Anyway – that was over a few months ago. I stumble across his name again on my list last night. My cousin says ‘Oh, you still talk to..’ and mentions David’s last name. When I heard his last name I said ‘WHAT! That can’t be…’. I had a crush in Gr.3 on a guy with exactly the same name. So I go ahead and write to him and ask if he went to my old elementary school. He says.. yes! I couldn’t believe it..

Anyways we we begin talking more last night. I decide to keep more of an open mind about him. He’s actually really nice and I’m interested… kinda. I still don’t know very much about him. The crazy part is that he totally remembered me.. vaguely but still!

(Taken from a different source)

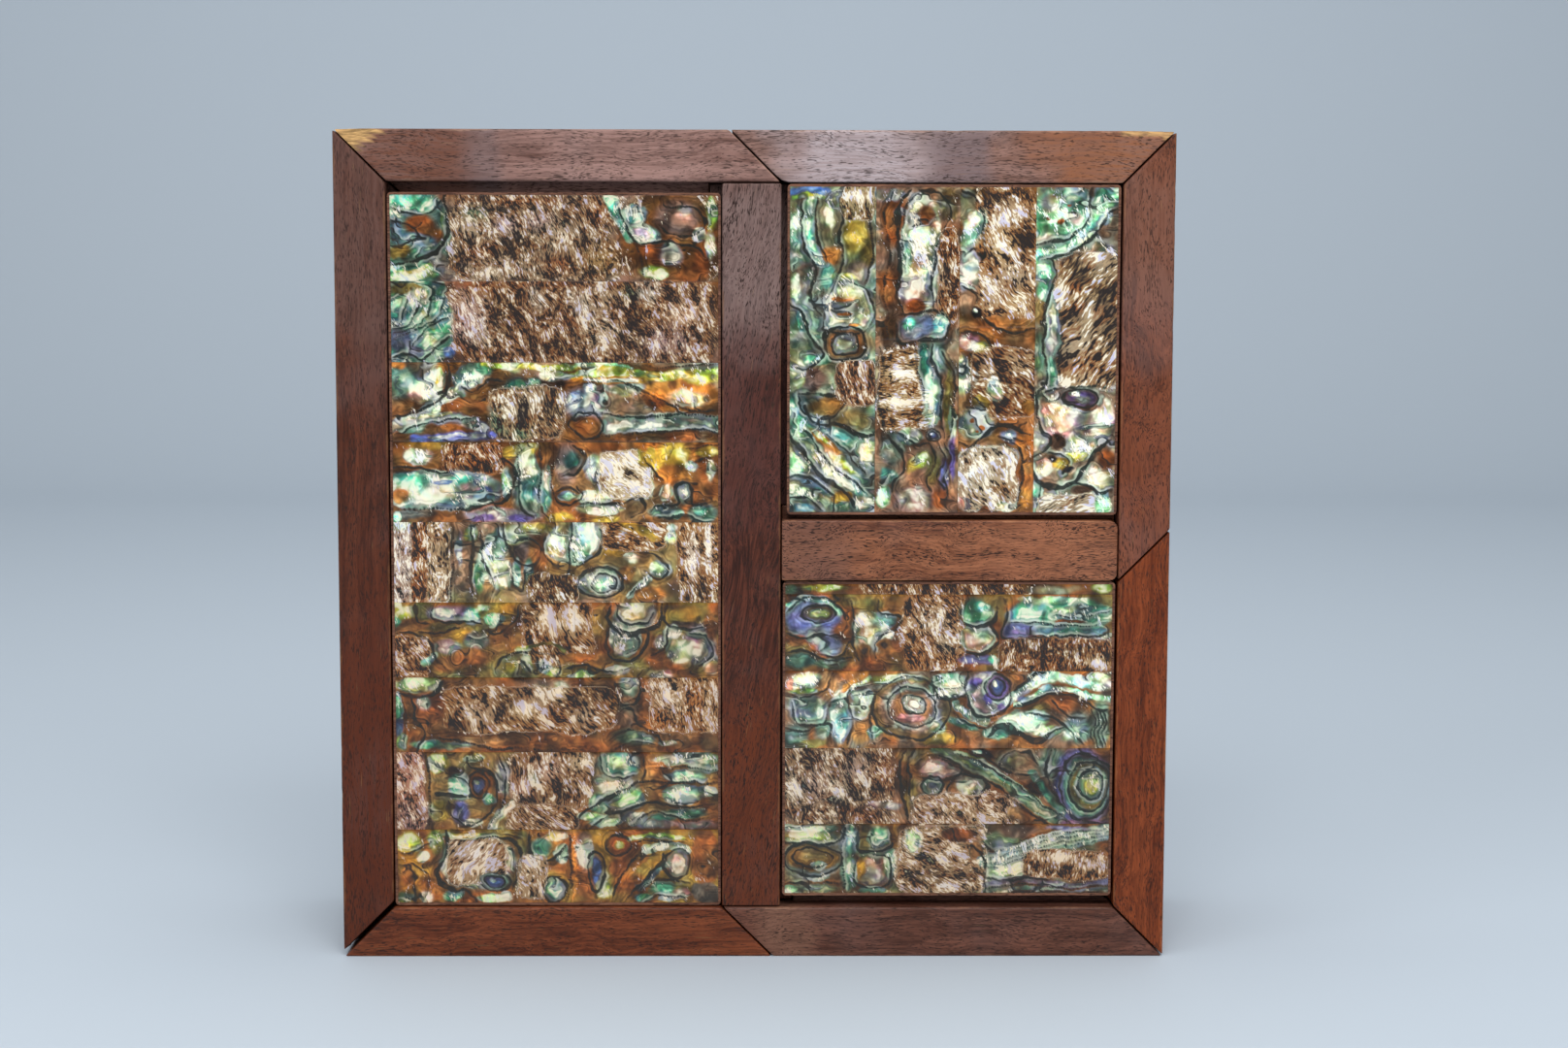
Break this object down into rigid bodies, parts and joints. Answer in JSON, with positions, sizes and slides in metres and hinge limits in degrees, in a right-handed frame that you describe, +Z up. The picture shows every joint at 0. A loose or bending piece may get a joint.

I said do you remember (I said my first and last name) and he said yeah. That girl with glasses? Who performed a monologue in the school talent show? I was shocked and excited that he remembered. I said to David that I remembered going to his birthday parties back in Gr. 3.

I was the one to end the conversation last night. I added him on Facebook. Now it’s his turn to make a move.

So the question is.. to tame or not to tame? I only hear from my cousin he is a bad boy. He didn’t even know me the first time we talked and wanted to go on Skype right away. That’s not necessarily a bad thing, right? It’s just a way to get to know someone more, as long as he doesn’t try to do anything else.

If he writes again I’m open to talking more and seeing where it goes. What do you guys think?